- [Raw data]:
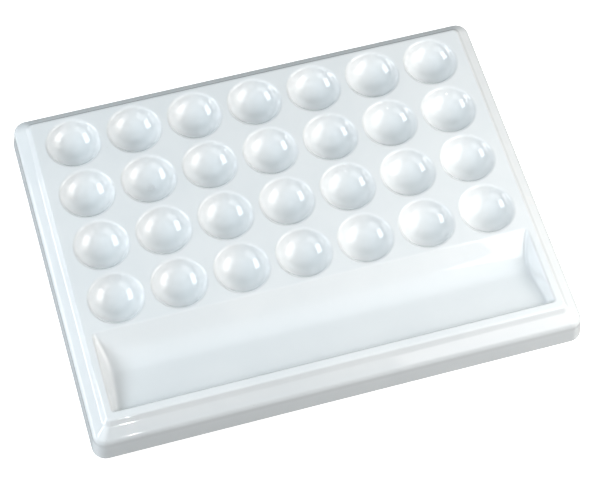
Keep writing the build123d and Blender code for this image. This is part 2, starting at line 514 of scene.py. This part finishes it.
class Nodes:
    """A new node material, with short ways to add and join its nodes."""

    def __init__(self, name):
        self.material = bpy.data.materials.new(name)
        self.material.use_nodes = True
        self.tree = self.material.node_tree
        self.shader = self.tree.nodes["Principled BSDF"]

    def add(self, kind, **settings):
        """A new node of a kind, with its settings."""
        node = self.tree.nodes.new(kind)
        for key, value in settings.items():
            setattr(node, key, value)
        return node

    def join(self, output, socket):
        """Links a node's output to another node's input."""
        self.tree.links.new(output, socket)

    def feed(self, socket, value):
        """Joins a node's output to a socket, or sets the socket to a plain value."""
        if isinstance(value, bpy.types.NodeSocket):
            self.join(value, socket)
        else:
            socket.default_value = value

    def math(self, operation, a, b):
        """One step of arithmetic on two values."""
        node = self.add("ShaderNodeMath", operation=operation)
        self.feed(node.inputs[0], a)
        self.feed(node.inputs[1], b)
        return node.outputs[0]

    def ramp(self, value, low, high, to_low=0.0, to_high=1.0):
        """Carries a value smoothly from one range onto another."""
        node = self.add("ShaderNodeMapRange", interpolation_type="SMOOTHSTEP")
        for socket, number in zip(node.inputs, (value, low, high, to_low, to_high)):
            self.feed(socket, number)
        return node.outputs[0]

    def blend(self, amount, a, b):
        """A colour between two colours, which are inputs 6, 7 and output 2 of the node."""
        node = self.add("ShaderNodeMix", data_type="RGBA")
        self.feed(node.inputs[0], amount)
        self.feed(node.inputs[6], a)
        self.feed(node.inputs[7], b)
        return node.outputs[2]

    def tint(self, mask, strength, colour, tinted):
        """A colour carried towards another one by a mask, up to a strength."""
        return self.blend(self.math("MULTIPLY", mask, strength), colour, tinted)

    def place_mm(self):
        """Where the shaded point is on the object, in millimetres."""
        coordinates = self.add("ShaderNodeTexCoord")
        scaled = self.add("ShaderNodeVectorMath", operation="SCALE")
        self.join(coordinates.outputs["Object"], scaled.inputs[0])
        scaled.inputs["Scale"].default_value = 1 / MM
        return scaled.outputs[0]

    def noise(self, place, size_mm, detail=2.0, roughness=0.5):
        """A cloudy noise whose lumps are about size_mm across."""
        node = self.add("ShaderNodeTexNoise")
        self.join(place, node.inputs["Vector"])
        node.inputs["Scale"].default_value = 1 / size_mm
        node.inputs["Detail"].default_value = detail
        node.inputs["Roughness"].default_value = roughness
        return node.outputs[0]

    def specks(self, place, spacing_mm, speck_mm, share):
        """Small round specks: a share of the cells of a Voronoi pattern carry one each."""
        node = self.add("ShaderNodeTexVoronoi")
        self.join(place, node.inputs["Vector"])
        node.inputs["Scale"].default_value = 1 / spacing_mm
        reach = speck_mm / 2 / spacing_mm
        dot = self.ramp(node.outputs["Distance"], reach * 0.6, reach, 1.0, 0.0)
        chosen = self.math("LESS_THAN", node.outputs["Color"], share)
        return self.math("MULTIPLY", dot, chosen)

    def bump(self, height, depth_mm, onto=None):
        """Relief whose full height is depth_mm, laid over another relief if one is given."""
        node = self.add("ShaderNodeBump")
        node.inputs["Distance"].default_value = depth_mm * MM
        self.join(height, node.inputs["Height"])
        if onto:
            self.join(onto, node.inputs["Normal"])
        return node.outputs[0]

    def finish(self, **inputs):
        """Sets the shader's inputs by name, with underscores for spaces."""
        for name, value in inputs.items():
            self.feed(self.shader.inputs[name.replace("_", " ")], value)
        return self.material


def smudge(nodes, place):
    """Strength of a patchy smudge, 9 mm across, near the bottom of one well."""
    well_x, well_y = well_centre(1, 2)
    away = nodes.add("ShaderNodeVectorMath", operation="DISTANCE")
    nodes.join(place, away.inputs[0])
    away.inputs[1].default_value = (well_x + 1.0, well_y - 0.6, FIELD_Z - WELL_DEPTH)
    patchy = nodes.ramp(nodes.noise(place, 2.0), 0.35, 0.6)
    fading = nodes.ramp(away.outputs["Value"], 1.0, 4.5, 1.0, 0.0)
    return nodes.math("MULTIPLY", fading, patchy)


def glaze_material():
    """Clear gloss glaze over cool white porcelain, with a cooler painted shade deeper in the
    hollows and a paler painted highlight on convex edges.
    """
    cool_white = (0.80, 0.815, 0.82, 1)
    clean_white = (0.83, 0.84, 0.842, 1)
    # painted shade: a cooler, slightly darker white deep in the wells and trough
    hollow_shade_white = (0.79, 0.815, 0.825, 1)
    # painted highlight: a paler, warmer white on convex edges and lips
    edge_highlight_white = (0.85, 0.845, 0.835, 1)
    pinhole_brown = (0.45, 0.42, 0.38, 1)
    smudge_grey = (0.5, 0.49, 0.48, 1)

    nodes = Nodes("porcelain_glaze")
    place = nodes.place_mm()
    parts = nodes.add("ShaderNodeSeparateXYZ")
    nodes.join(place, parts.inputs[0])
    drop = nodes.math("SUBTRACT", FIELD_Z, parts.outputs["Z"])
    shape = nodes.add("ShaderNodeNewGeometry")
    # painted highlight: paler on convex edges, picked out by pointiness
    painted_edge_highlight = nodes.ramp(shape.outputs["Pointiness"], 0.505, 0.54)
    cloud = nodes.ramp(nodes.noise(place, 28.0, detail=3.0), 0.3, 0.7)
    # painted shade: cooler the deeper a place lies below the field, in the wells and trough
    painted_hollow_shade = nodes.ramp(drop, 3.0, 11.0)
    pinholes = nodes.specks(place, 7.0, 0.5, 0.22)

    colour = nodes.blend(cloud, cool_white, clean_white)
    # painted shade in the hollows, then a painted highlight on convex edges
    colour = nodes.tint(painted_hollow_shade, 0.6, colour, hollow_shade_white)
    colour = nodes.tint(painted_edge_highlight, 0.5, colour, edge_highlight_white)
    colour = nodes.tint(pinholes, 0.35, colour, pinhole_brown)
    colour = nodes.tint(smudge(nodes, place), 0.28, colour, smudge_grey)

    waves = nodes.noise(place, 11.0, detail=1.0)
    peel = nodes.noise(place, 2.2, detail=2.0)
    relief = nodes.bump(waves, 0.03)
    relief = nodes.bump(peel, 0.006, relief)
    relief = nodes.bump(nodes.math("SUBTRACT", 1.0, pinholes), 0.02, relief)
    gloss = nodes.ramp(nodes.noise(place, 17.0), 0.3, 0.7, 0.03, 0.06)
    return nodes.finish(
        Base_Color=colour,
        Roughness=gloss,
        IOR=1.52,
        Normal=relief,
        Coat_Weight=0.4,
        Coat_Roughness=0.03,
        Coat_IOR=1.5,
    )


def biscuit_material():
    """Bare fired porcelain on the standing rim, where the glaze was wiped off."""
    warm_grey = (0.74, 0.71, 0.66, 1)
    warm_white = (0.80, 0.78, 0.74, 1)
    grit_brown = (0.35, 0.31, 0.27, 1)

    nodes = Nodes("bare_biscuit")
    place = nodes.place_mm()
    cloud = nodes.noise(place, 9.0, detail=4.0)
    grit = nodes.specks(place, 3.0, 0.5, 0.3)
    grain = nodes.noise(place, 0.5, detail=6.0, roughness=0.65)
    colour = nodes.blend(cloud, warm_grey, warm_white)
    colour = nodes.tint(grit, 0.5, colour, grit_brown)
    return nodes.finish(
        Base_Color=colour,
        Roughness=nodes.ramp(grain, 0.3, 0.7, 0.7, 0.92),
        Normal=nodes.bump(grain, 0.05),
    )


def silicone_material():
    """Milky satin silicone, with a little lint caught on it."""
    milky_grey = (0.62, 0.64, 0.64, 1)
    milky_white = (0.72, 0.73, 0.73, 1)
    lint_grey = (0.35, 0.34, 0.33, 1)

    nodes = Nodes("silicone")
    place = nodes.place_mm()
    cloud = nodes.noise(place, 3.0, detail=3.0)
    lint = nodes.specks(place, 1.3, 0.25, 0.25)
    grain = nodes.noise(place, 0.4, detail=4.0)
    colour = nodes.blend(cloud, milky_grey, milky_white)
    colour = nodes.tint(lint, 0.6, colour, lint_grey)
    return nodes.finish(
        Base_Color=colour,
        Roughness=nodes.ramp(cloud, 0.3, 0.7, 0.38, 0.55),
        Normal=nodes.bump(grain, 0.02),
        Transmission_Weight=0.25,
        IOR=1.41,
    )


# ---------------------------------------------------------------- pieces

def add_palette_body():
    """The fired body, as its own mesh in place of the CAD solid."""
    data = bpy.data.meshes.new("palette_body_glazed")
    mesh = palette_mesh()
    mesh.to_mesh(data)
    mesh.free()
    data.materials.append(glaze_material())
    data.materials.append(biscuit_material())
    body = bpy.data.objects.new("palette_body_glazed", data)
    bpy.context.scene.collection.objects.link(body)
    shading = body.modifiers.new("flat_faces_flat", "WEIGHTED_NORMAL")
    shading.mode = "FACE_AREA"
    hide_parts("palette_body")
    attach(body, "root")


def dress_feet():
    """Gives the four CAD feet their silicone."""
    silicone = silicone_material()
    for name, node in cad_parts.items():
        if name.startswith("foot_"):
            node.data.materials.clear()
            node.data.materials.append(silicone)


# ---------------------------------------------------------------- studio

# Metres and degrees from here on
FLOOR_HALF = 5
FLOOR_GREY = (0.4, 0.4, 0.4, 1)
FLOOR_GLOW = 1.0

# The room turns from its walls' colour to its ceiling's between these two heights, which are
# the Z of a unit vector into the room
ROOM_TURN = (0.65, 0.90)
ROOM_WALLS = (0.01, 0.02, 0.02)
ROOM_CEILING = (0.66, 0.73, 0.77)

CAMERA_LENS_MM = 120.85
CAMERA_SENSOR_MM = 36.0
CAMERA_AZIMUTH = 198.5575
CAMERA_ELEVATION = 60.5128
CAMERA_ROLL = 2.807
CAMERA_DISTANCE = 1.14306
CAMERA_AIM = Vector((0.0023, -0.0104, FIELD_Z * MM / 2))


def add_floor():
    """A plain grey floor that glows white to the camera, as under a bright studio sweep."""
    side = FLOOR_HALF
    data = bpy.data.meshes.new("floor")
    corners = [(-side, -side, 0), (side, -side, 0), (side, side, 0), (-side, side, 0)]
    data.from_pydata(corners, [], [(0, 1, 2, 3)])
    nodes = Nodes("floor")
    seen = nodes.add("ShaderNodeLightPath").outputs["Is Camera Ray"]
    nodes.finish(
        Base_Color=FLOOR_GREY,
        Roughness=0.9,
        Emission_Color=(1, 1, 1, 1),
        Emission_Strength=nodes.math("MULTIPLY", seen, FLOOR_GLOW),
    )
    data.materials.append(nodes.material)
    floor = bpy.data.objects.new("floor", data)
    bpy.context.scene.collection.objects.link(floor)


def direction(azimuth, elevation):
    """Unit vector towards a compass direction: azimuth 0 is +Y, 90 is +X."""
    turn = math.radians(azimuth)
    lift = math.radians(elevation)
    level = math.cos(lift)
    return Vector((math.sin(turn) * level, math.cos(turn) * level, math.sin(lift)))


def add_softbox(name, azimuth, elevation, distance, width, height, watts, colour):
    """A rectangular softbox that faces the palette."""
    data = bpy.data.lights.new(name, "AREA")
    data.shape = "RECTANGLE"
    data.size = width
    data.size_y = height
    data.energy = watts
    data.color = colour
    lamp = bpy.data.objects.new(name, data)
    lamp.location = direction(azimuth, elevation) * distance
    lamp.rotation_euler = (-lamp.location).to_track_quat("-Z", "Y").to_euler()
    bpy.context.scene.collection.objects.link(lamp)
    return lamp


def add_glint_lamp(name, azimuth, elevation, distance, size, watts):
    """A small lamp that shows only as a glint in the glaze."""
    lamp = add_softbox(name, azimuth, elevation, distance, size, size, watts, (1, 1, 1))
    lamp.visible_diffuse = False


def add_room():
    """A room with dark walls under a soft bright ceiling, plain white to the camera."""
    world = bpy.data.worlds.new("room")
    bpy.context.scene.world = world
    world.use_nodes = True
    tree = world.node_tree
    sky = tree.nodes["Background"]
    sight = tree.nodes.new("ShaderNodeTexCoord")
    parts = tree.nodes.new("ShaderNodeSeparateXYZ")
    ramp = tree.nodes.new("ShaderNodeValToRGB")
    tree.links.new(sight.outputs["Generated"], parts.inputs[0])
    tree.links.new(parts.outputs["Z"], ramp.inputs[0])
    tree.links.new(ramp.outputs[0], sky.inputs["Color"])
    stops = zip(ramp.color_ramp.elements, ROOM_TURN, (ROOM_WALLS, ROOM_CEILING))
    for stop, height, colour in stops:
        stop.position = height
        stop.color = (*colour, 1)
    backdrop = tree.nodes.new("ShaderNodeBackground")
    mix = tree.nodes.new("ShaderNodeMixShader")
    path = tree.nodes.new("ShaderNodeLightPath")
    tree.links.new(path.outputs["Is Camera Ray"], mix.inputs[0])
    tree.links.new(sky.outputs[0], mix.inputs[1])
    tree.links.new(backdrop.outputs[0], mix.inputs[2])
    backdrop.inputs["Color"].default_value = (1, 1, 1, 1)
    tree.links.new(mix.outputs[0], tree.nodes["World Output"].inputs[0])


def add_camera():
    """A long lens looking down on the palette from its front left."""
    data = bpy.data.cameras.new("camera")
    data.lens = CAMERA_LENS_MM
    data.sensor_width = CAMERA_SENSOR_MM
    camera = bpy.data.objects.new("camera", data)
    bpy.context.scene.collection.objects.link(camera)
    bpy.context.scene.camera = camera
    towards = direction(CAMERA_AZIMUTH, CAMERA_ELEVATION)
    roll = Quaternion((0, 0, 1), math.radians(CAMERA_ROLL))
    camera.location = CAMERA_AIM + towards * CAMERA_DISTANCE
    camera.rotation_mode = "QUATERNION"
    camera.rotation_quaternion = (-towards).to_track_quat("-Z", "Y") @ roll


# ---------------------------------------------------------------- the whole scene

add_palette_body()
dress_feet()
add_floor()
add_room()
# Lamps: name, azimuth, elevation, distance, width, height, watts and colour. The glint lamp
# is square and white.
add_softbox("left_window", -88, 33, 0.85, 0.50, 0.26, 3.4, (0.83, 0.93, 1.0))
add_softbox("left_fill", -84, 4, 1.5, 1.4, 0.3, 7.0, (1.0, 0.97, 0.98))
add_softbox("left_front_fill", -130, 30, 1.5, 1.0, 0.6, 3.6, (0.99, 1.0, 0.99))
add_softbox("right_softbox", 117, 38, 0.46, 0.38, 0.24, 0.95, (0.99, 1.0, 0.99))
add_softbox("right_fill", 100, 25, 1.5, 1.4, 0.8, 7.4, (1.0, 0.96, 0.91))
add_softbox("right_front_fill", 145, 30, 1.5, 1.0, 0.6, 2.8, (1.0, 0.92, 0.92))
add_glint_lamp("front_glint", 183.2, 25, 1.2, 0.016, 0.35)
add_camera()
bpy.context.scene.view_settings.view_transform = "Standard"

- [Goal]: Return exactly the lines from the beginning of the data above through the one containing "node material, with", please. Include both end lines and add nothing else.

- [Response below]:
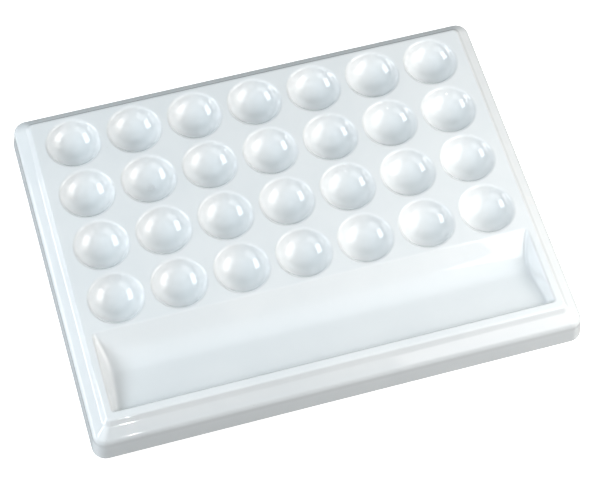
Keep writing the build123d and Blender code for this image. This is part 2, starting at line 514 of scene.py. This part finishes it.
class Nodes:
    """A new node material, with short ways to add and join its nodes."""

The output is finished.